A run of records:
* * * * *
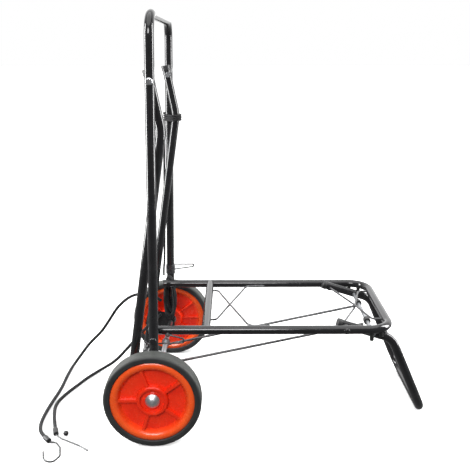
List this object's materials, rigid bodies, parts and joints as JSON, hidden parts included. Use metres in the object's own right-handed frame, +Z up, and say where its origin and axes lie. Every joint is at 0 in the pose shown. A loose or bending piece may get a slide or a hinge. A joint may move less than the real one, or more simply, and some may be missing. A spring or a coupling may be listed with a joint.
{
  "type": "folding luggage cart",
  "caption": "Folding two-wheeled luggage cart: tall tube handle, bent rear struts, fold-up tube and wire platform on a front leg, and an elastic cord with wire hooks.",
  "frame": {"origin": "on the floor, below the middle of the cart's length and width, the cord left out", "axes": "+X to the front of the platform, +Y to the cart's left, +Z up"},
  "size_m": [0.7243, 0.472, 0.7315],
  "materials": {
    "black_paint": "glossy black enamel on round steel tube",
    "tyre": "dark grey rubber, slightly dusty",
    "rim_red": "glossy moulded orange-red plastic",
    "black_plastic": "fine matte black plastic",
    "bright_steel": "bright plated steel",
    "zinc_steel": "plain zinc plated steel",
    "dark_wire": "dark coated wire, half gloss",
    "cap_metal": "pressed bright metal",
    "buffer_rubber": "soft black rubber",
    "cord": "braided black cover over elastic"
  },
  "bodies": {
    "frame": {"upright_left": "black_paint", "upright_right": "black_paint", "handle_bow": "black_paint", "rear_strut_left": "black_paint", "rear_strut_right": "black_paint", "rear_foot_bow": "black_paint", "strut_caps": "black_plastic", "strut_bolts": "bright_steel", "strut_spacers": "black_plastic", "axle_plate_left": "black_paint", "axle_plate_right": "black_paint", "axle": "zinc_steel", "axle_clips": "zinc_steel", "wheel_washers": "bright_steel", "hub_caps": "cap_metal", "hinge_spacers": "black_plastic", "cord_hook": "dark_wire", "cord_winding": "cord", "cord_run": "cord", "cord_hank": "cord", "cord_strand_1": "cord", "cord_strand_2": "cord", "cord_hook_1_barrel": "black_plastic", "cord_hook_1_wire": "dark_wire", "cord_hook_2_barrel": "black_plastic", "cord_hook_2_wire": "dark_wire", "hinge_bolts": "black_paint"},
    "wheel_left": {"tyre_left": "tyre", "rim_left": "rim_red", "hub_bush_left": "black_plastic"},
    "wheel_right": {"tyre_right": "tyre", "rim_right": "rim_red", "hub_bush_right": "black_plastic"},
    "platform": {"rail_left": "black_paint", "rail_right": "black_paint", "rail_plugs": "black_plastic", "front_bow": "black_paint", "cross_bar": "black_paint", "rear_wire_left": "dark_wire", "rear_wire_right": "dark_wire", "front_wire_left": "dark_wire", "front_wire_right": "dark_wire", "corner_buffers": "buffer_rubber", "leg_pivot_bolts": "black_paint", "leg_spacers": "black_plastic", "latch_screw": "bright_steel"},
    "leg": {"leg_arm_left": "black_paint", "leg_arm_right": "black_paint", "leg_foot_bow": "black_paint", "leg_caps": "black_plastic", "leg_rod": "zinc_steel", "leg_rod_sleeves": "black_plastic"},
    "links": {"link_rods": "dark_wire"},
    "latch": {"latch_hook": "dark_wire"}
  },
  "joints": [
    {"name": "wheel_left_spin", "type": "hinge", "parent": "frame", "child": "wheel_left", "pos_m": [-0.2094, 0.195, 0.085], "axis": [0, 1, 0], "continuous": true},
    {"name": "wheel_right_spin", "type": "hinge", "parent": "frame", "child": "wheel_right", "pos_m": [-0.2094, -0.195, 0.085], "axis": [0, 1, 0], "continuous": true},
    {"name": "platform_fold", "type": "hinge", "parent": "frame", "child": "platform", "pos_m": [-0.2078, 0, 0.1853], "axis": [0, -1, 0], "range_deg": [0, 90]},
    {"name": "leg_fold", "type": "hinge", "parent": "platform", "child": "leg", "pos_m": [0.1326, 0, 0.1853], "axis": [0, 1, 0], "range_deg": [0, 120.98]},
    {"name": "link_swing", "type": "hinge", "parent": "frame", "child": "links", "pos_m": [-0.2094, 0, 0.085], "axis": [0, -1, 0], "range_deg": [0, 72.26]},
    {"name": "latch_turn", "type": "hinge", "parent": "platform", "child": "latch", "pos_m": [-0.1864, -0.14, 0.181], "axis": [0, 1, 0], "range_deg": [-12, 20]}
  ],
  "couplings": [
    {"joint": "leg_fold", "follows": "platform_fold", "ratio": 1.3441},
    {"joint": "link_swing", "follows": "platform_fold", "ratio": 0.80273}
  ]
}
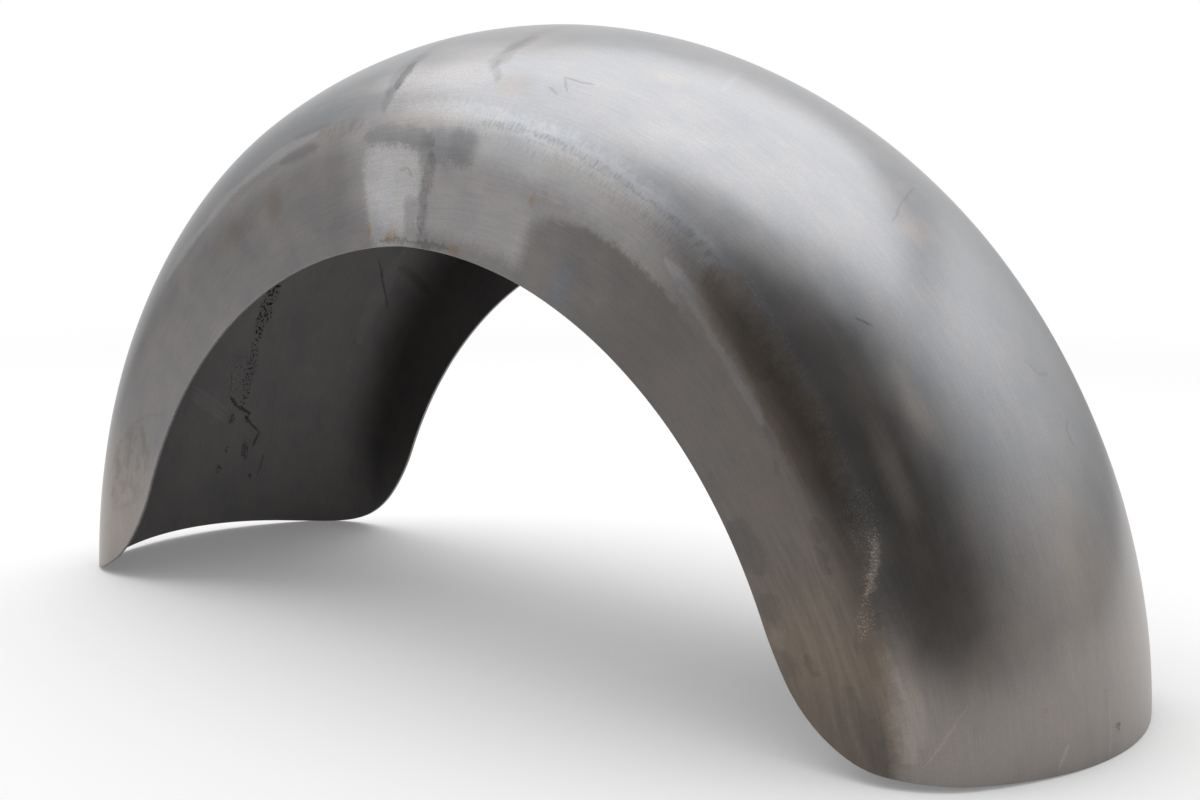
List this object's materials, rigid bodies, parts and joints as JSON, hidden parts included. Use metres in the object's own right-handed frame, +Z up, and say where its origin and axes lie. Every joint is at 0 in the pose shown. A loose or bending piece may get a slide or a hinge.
* * * * *
_Requirements_. Without omitting anything, output the entries exactly.

_Exercise response_.
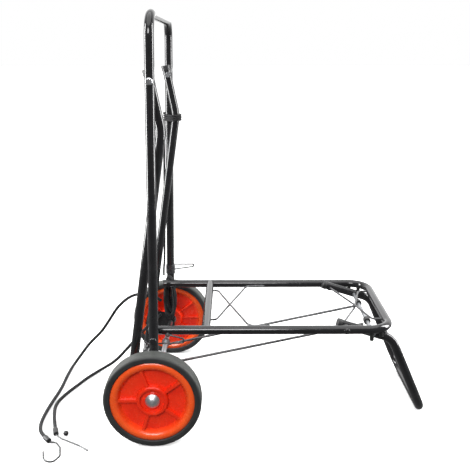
List this object's materials, rigid bodies, parts and joints as JSON, hidden parts included. Use metres in the object's own right-handed frame, +Z up, and say where its origin and axes lie. Every joint is at 0 in the pose shown. A loose or bending piece may get a slide or a hinge. A joint may move less than the real one, or more simply, and some may be missing. A spring or a coupling may be listed with a joint.
{
  "type": "folding luggage cart",
  "caption": "Folding two-wheeled luggage cart: tall tube handle, bent rear struts, fold-up tube and wire platform on a front leg, and an elastic cord with wire hooks.",
  "frame": {"origin": "on the floor, below the middle of the cart's length and width, the cord left out", "axes": "+X to the front of the platform, +Y to the cart's left, +Z up"},
  "size_m": [0.7243, 0.472, 0.7315],
  "materials": {
    "black_paint": "glossy black enamel on round steel tube",
    "tyre": "dark grey rubber, slightly dusty",
    "rim_red": "glossy moulded orange-red plastic",
    "black_plastic": "fine matte black plastic",
    "bright_steel": "bright plated steel",
    "zinc_steel": "plain zinc plated steel",
    "dark_wire": "dark coated wire, half gloss",
    "cap_metal": "pressed bright metal",
    "buffer_rubber": "soft black rubber",
    "cord": "braided black cover over elastic"
  },
  "bodies": {
    "frame": {"upright_left": "black_paint", "upright_right": "black_paint", "handle_bow": "black_paint", "rear_strut_left": "black_paint", "rear_strut_right": "black_paint", "rear_foot_bow": "black_paint", "strut_caps": "black_plastic", "strut_bolts": "bright_steel", "strut_spacers": "black_plastic", "axle_plate_left": "black_paint", "axle_plate_right": "black_paint", "axle": "zinc_steel", "axle_clips": "zinc_steel", "wheel_washers": "bright_steel", "hub_caps": "cap_metal", "hinge_spacers": "black_plastic", "cord_hook": "dark_wire", "cord_winding": "cord", "cord_run": "cord", "cord_hank": "cord", "cord_strand_1": "cord", "cord_strand_2": "cord", "cord_hook_1_barrel": "black_plastic", "cord_hook_1_wire": "dark_wire", "cord_hook_2_barrel": "black_plastic", "cord_hook_2_wire": "dark_wire", "hinge_bolts": "black_paint"},
    "wheel_left": {"tyre_left": "tyre", "rim_left": "rim_red", "hub_bush_left": "black_plastic"},
    "wheel_right": {"tyre_right": "tyre", "rim_right": "rim_red", "hub_bush_right": "black_plastic"},
    "platform": {"rail_left": "black_paint", "rail_right": "black_paint", "rail_plugs": "black_plastic", "front_bow": "black_paint", "cross_bar": "black_paint", "rear_wire_left": "dark_wire", "rear_wire_right": "dark_wire", "front_wire_left": "dark_wire", "front_wire_right": "dark_wire", "corner_buffers": "buffer_rubber", "leg_pivot_bolts": "black_paint", "leg_spacers": "black_plastic", "latch_screw": "bright_steel"},
    "leg": {"leg_arm_left": "black_paint", "leg_arm_right": "black_paint", "leg_foot_bow": "black_paint", "leg_caps": "black_plastic", "leg_rod": "zinc_steel", "leg_rod_sleeves": "black_plastic"},
    "links": {"link_rods": "dark_wire"},
    "latch": {"latch_hook": "dark_wire"}
  },
  "joints": [
    {"name": "wheel_left_spin", "type": "hinge", "parent": "frame", "child": "wheel_left", "pos_m": [-0.2094, 0.195, 0.085], "axis": [0, 1, 0], "continuous": true},
    {"name": "wheel_right_spin", "type": "hinge", "parent": "frame", "child": "wheel_right", "pos_m": [-0.2094, -0.195, 0.085], "axis": [0, 1, 0], "continuous": true},
    {"name": "platform_fold", "type": "hinge", "parent": "frame", "child": "platform", "pos_m": [-0.2078, 0, 0.1853], "axis": [0, -1, 0], "range_deg": [0, 90]},
    {"name": "leg_fold", "type": "hinge", "parent": "platform", "child": "leg", "pos_m": [0.1326, 0, 0.1853], "axis": [0, 1, 0], "range_deg": [0, 120.98]},
    {"name": "link_swing", "type": "hinge", "parent": "frame", "child": "links", "pos_m": [-0.2094, 0, 0.085], "axis": [0, -1, 0], "range_deg": [0, 72.26]},
    {"name": "latch_turn", "type": "hinge", "parent": "platform", "child": "latch", "pos_m": [-0.1864, -0.14, 0.181], "axis": [0, 1, 0], "range_deg": [-12, 20]}
  ],
  "couplings": [
    {"joint": "leg_fold", "follows": "platform_fold", "ratio": 1.3441},
    {"joint": "link_swing", "follows": "platform_fold", "ratio": 0.80273}
  ]
}
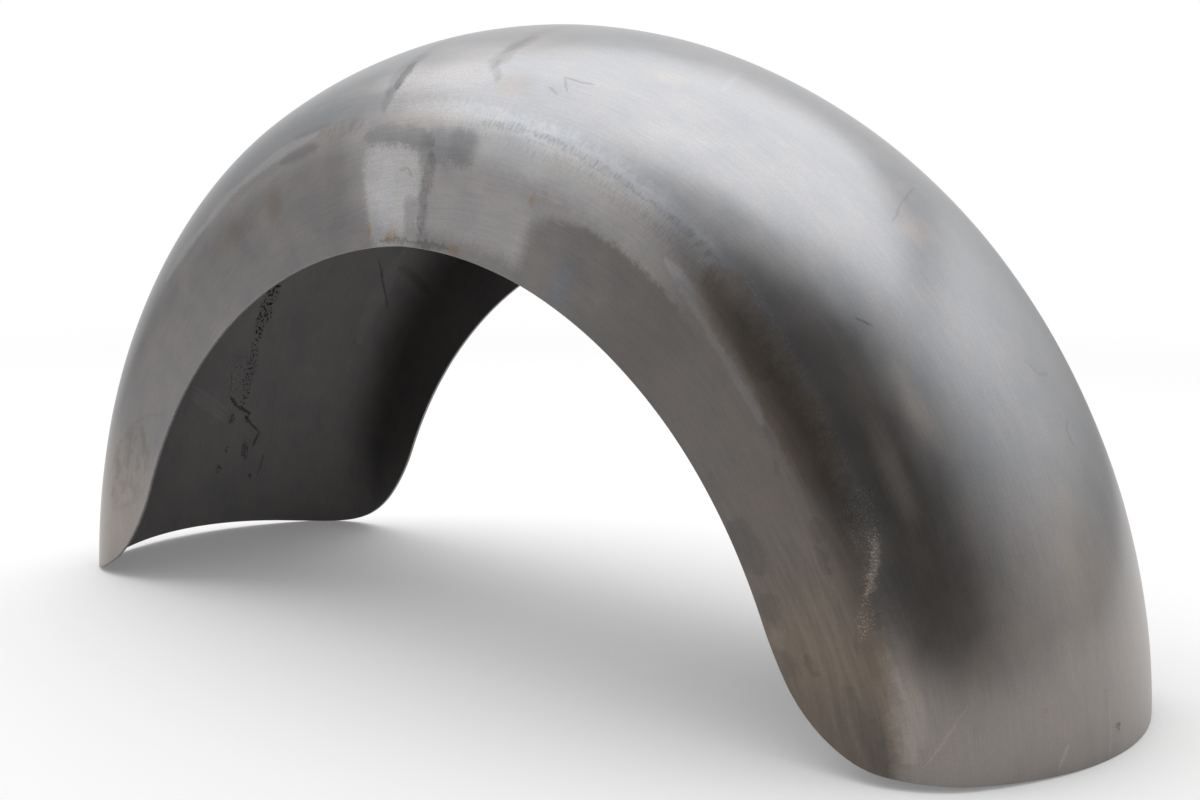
List this object's materials, rigid bodies, parts and joints as JSON, hidden parts included. Use metres in the object's own right-handed frame, +Z up, and say where its origin and axes lie. Every joint is at 0 in the pose shown. A loose or bending piece may get a slide or a hinge.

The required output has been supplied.